The past month and a half I have had the blessing of being able to live with my Mum for an extended period of time. I love being able to watch her do her thing in the kitchen, which is undoubtedly her, little space of peace. Today she was in the mood to get her Achappam mould out and fry a nice big batch of Achappam : Keralite Rose Cookies. It is a very popular Christian Keralite snack. It is mildly sweet and crunchy and serves as a great accompaniment to a warm cup of tea any day.
Today was particularly nice because both my mom and mom-in-law were busy at preparing Achappam together. There is nothing quite as heartwarming as seeing two women share their love and joy for cooking and food.

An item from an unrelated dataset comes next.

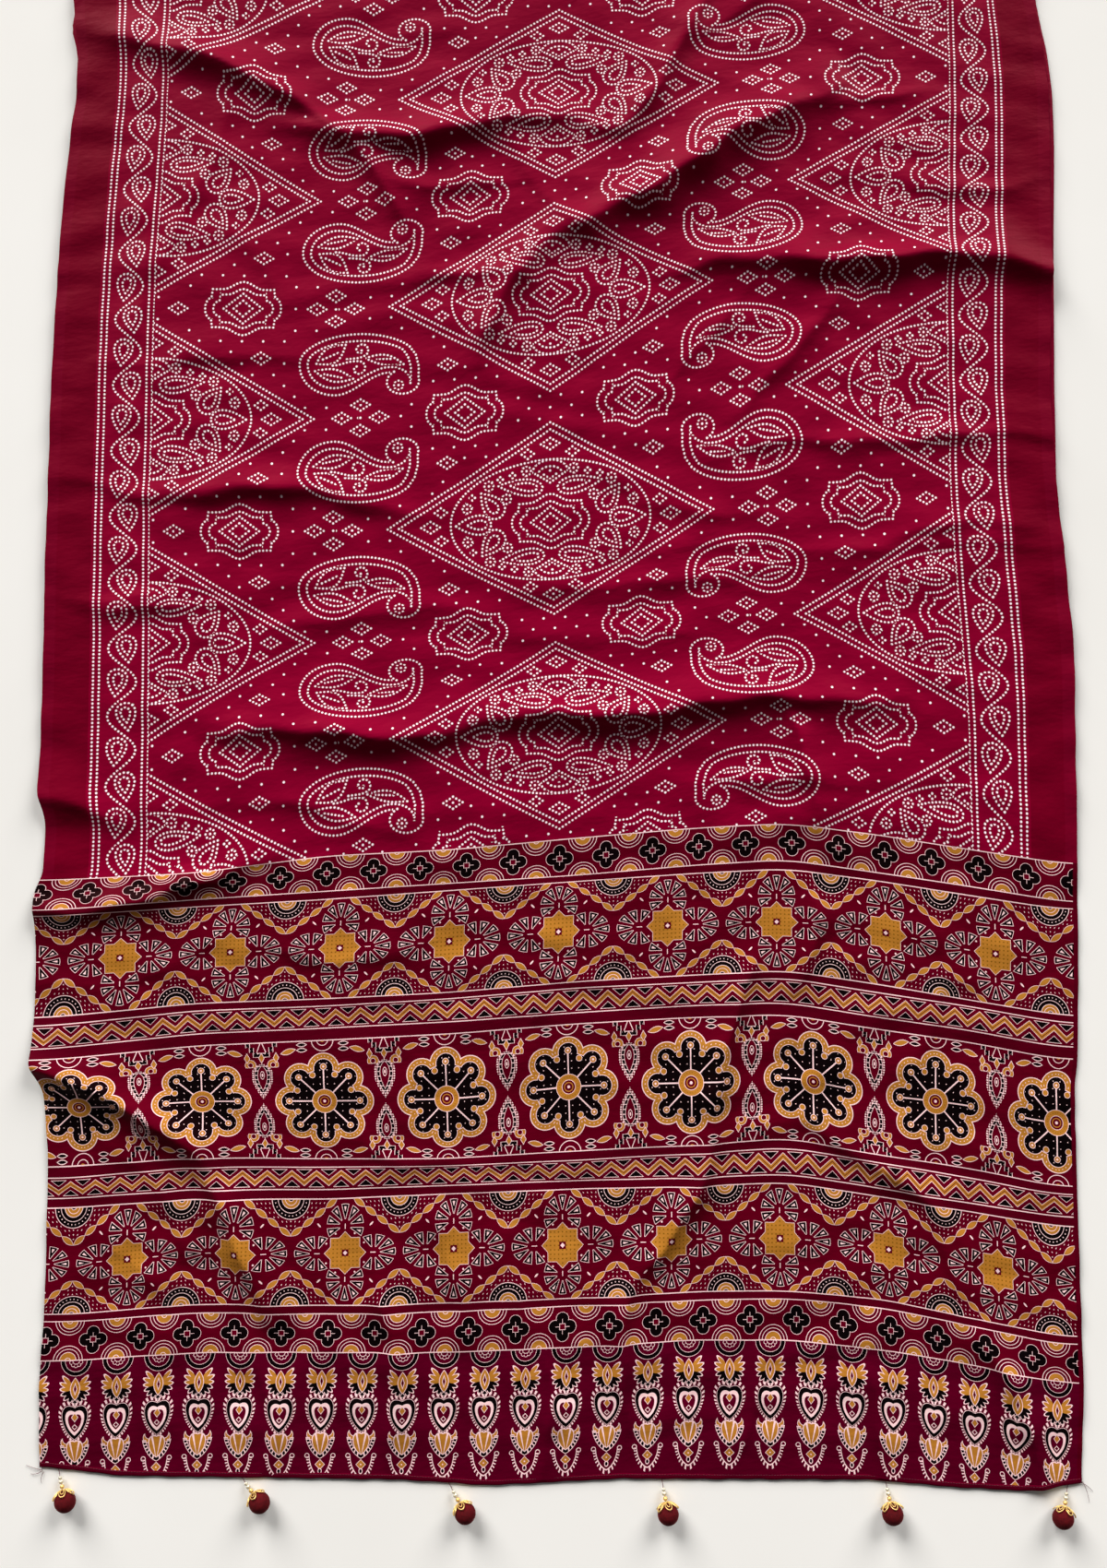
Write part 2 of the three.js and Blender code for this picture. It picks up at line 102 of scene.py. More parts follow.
# Where the pallu's band lines lie, mm: cloth length past the pallu's first line, then y
PALLU_COLUMNS = np.array(
    [-570, -540, -400, -260, -120, 20, 150, 250, 350, 450, 540, 570], float)
PALLU_ROWS = np.array([
    (0, -216, -215, -208, -189, -182, -169, -158, -153, -165, -181, -195, -198),
    (43, -250, -249, -238, -229, -220, -211, -200, -194, -208, -223, -238, -241),
    (51, -256, -255, -245, -237, -227, -217, -208, -203, -216, -232, -246, -248),
    (165, -368, -366, -352, -347, -340, -328, -321, -316, -331, -348, -363, -366),
    (172, -376, -374, -359, -354, -346, -334, -328, -323, -339, -354, -370, -373),
    (200, -402, -400, -385, -379, -372, -362, -354, -351, -367, -381, -398, -400),
    (212, -412, -411, -397, -391, -384, -373, -366, -363, -379, -393, -410, -412),
    (349, -529, -528, -518, -520, -519, -511, -505, -498, -515, -530, -548, -550),
    (358, -540, -539, -527, -528, -526, -520, -513, -507, -522, -539, -556, -558),
    (386, -563, -562, -552, -553, -548, -543, -540, -536, -551, -567, -581, -583),
    (394, -572, -571, -561, -562, -556, -551, -548, -544, -559, -575, -590, -592),
    (508, -685, -685, -674, -676, -673, -668, -661, -660, -669, -689, -707, -709),
    (516, -692, -692, -682, -684, -681, -675, -669, -667, -677, -696, -715, -716),
    (560, -734, -734, -725, -725, -725, -719, -712, -712, -722, -738, -756, -758),
], float)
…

In Keralite households, we never run short of delicious teatime snacks. This particular snack has an interesting shape. Something like a flower I think which is probably why it is also called Rose cookie. These treats are available in bakeries across Kerala but there is something incredibly special about homemade Achappam.
If you are interested in these deep fried rose cookies scroll below for the recipe, which is one that has been passed on within the family and is off the pages of Mummy’s recipe book.
1-cup raw rice (pachari)
3-4 tbsp. sugar (See note below *)
1-cup coconut milk
2 tsp. black sesame seeds
1 tsp. white sesame seeds (optional)
Salt a pinch
Oil for deep-frying
Soak the rice in water for at least 2 hours. Drain the water through a sieve and let it sit till the water has completely drained out.
In a blender, add a portion of the drained rice with enough coconut milk to cover the rice. Blend well till smooth. Pour the blended mixture into a small deep bowl.
Proceed to add the remaining rice with some more milk. Crack in the egg. Also, add the sugar and a pinch of salt. Blend the mixture.
At this point, you can taste check and add more sugar if desired*.
The consistency of the batter should be like that of an idli batter. It should neither be too thick nor too thin. If the batter is too thick you could add some more coconut milk.
Pour the remaining batter into the deep bowl. Add the sesame seeds and stir in well. Keep aside covered for 35-40 minutes.
In a deep, wide pan heat enough oil for frying. The achappam mould should be placed into the oil while heating. This will ease the process of the batter separating from the mould into the oil.
Wait till the oil gets really hot, not smoking hot.
Transfer some of the batter to a small vessel.
Dip the achappam mould into the vessel. Please note that the mould needs to be dipped only half way through and not completely.
Dip the mould in the oil. Shake it a little to help the batter ease out of the mould into the oil.
Once the edges start to brown, flip the achappam over. Remove the crisp, brown achappam using a slotted spoon onto a newspaper.
Enjoy with your favorite cup of sweet tea.
* If you add too much sugar the achappam batter could get burned quickly when dipped into hot oil.